**Available data**:
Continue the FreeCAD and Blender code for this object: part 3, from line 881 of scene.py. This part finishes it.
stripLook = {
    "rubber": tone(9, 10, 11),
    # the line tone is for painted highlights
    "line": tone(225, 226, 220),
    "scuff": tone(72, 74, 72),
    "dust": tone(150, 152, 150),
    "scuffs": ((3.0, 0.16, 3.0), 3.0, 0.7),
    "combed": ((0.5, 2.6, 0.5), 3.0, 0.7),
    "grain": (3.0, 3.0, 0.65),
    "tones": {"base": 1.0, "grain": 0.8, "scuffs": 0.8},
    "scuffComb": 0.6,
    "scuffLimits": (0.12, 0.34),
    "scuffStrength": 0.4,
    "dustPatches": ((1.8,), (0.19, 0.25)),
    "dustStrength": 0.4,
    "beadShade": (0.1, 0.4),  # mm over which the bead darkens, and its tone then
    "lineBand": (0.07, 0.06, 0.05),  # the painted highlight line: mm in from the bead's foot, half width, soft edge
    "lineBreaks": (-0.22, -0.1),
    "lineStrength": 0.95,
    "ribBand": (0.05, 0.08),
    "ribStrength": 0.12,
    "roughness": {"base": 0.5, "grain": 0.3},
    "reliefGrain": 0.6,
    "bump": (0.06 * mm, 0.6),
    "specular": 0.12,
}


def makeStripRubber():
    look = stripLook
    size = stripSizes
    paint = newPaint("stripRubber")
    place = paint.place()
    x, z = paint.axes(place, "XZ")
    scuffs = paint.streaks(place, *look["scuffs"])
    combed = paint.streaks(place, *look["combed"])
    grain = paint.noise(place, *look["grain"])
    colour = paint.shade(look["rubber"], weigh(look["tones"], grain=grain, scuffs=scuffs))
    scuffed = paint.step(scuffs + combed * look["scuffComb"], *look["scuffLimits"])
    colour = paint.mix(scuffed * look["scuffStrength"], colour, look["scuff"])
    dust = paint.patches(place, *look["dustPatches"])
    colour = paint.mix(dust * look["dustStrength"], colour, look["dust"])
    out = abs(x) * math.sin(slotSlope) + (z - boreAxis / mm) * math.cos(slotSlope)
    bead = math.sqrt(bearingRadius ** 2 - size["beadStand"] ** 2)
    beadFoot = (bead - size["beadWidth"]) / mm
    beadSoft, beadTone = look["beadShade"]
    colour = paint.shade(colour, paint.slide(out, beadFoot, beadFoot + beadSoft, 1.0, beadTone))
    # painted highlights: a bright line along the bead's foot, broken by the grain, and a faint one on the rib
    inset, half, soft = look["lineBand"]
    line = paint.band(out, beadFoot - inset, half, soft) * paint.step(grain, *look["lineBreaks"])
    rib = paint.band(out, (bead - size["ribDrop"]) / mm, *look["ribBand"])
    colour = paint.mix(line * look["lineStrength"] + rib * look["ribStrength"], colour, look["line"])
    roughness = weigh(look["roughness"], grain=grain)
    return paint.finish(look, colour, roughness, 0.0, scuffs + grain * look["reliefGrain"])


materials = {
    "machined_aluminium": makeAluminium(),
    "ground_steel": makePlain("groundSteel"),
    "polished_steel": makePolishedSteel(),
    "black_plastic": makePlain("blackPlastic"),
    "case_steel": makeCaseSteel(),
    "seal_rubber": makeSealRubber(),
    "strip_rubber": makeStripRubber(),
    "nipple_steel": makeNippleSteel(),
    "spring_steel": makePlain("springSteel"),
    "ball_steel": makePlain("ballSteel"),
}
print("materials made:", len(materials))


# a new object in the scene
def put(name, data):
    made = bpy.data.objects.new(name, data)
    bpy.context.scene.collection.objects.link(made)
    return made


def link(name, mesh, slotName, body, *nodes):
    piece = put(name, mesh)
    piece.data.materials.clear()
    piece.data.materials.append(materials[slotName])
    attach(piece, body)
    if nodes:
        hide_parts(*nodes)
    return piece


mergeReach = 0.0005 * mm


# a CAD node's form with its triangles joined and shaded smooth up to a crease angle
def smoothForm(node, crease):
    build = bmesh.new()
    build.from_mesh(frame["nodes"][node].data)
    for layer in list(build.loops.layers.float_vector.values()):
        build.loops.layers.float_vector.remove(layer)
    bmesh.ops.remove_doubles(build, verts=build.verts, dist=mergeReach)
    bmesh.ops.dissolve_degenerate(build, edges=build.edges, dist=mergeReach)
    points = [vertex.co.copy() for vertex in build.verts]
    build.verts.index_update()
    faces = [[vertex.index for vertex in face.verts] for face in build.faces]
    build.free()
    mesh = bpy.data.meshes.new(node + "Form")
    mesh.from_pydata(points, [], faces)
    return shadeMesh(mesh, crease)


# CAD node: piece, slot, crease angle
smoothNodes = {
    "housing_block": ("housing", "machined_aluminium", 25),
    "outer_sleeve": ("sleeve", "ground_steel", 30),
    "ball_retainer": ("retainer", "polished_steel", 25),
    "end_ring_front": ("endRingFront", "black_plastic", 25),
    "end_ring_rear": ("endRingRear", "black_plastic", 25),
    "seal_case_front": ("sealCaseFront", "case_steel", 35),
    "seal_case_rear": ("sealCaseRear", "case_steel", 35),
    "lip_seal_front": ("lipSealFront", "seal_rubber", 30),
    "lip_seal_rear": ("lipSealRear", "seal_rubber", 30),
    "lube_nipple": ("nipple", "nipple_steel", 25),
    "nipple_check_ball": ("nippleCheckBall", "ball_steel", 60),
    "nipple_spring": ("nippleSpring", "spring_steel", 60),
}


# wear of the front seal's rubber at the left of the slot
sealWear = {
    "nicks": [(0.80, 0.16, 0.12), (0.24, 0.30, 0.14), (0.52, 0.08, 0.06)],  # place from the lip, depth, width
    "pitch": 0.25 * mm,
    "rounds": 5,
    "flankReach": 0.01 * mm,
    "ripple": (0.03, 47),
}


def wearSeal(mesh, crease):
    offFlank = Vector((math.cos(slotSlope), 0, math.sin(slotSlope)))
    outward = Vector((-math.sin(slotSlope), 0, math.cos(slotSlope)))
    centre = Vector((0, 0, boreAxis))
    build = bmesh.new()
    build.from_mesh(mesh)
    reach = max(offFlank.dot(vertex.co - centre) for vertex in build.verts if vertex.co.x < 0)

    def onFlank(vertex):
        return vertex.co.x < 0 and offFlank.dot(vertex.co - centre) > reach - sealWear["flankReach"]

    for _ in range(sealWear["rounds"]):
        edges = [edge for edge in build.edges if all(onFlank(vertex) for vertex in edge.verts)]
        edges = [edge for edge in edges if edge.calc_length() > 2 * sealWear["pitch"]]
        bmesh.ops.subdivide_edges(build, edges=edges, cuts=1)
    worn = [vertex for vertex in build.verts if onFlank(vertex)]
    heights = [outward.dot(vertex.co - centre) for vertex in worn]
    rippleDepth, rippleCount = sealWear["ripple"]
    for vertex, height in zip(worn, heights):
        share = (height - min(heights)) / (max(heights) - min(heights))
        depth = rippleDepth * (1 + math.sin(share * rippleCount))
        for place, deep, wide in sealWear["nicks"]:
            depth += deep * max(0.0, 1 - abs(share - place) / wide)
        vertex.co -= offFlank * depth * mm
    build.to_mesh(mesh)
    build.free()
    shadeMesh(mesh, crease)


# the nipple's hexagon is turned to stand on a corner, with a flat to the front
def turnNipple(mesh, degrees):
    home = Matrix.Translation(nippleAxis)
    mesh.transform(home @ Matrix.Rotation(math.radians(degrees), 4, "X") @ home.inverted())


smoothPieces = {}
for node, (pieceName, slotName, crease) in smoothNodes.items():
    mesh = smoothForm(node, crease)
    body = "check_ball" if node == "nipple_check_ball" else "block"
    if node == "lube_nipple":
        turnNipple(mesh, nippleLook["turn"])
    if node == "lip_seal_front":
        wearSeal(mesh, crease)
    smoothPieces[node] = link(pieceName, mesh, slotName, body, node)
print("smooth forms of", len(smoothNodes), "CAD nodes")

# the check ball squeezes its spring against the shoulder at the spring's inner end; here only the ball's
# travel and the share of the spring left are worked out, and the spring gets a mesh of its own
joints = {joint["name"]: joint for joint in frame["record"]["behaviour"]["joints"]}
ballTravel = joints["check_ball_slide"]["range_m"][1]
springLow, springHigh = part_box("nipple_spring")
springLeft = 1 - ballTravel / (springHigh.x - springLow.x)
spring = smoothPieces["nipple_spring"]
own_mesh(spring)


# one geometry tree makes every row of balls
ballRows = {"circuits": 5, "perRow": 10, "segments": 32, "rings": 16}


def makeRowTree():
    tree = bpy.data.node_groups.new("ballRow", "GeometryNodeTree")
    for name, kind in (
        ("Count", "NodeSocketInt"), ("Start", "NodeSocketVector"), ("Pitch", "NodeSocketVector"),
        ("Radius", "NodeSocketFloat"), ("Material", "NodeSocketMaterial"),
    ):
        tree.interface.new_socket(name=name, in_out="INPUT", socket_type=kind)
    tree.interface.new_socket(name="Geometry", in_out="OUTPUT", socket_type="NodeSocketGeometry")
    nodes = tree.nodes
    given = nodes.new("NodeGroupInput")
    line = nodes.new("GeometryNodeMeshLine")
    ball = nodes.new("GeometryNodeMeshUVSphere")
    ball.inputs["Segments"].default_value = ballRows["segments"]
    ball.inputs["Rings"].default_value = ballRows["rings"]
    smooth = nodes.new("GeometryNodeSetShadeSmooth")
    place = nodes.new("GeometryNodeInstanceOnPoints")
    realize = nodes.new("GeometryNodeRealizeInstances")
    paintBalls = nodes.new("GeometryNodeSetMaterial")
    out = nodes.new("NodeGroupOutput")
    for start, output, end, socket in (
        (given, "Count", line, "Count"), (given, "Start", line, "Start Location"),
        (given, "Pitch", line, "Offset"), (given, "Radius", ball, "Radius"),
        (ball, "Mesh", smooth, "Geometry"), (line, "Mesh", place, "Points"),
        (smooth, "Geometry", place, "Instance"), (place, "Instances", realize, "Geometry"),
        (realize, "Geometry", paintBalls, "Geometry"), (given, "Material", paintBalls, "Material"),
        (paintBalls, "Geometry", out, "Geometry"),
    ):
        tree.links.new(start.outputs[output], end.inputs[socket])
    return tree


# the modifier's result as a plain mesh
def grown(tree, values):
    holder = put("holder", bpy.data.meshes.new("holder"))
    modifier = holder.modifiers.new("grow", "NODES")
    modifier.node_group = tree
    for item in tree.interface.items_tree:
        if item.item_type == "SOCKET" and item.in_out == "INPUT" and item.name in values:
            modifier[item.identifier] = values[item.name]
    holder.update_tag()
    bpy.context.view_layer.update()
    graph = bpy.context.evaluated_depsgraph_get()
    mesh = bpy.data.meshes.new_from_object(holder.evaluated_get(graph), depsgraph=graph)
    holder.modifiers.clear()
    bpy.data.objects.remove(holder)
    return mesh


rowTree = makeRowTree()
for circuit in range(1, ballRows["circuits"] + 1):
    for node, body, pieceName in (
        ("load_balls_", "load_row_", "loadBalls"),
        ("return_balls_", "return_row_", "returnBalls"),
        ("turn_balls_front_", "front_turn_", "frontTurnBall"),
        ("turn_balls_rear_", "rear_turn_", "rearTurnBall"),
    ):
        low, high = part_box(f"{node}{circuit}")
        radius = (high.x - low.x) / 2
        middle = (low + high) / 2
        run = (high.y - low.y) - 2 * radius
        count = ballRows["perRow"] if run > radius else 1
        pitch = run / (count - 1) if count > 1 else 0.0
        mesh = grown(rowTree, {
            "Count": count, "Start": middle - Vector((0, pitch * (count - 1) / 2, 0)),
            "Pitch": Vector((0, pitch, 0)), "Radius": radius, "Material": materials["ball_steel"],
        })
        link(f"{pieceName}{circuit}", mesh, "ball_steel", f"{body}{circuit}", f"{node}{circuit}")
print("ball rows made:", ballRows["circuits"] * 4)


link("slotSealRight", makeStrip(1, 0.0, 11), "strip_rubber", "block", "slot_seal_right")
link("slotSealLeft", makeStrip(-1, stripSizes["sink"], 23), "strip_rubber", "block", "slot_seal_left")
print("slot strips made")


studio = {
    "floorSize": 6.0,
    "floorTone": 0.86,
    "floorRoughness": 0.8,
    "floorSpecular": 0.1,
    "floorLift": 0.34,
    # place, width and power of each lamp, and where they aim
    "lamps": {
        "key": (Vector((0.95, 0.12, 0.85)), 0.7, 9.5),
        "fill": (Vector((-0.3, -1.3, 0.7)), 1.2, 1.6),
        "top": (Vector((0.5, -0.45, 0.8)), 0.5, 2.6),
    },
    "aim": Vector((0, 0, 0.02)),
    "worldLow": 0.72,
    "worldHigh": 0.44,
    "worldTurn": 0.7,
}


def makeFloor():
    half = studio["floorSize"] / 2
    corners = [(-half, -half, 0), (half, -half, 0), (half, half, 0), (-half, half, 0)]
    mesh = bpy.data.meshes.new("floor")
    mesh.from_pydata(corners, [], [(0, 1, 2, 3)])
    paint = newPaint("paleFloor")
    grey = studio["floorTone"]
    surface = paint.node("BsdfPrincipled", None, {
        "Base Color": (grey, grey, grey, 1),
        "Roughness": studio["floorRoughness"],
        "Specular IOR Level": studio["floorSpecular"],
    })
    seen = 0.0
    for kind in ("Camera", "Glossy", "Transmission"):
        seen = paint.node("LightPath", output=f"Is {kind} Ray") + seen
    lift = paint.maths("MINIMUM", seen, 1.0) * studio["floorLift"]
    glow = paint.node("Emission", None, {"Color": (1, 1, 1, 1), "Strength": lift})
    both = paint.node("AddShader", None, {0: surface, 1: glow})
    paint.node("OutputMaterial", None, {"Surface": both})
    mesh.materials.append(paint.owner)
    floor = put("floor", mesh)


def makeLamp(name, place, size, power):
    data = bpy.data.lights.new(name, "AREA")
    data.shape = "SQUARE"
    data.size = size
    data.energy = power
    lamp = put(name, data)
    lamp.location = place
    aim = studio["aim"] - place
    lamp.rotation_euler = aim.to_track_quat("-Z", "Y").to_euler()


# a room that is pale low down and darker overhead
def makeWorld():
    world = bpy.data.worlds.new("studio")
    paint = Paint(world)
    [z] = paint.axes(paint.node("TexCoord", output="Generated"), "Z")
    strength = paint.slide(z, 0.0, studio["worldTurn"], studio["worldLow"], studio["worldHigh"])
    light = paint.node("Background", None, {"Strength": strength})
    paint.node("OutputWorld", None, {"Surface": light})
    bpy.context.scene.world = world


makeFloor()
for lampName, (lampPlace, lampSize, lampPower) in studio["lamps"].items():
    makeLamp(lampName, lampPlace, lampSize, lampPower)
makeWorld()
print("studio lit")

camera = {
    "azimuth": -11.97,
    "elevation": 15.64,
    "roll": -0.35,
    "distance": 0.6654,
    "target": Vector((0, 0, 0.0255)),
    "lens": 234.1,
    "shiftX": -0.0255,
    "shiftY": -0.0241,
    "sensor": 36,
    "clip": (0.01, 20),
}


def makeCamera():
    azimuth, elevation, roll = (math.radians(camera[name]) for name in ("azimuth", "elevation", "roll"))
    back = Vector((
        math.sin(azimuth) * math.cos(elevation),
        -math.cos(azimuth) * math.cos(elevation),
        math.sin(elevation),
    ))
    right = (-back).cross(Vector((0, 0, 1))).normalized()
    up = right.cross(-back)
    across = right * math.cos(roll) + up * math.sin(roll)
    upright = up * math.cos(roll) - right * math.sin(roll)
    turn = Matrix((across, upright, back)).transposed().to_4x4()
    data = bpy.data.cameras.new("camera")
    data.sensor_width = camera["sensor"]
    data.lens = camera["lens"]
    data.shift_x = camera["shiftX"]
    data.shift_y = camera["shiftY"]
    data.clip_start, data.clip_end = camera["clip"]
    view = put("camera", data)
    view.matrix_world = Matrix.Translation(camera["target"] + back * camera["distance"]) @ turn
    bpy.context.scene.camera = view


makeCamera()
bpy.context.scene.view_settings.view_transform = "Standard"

**Description of the task**: Exactly as written, return the lines from the line containing "hide_parts(*nodes)" through the line containing "return shadeMesh(mesh, crease)", both included.

**Response for this exercise**:
        hide_parts(*nodes)
    return piece


mergeReach = 0.0005 * mm


# a CAD node's form with its triangles joined and shaded smooth up to a crease angle
def smoothForm(node, crease):
    build = bmesh.new()
    build.from_mesh(frame["nodes"][node].data)
    for layer in list(build.loops.layers.float_vector.values()):
        build.loops.layers.float_vector.remove(layer)
    bmesh.ops.remove_doubles(build, verts=build.verts, dist=mergeReach)
    bmesh.ops.dissolve_degenerate(build, edges=build.edges, dist=mergeReach)
    points = [vertex.co.copy() for vertex in build.verts]
    build.verts.index_update()
    faces = [[vertex.index for vertex in face.verts] for face in build.faces]
    build.free()
    mesh = bpy.data.meshes.new(node + "Form")
    mesh.from_pydata(points, [], faces)
    return shadeMesh(mesh, crease)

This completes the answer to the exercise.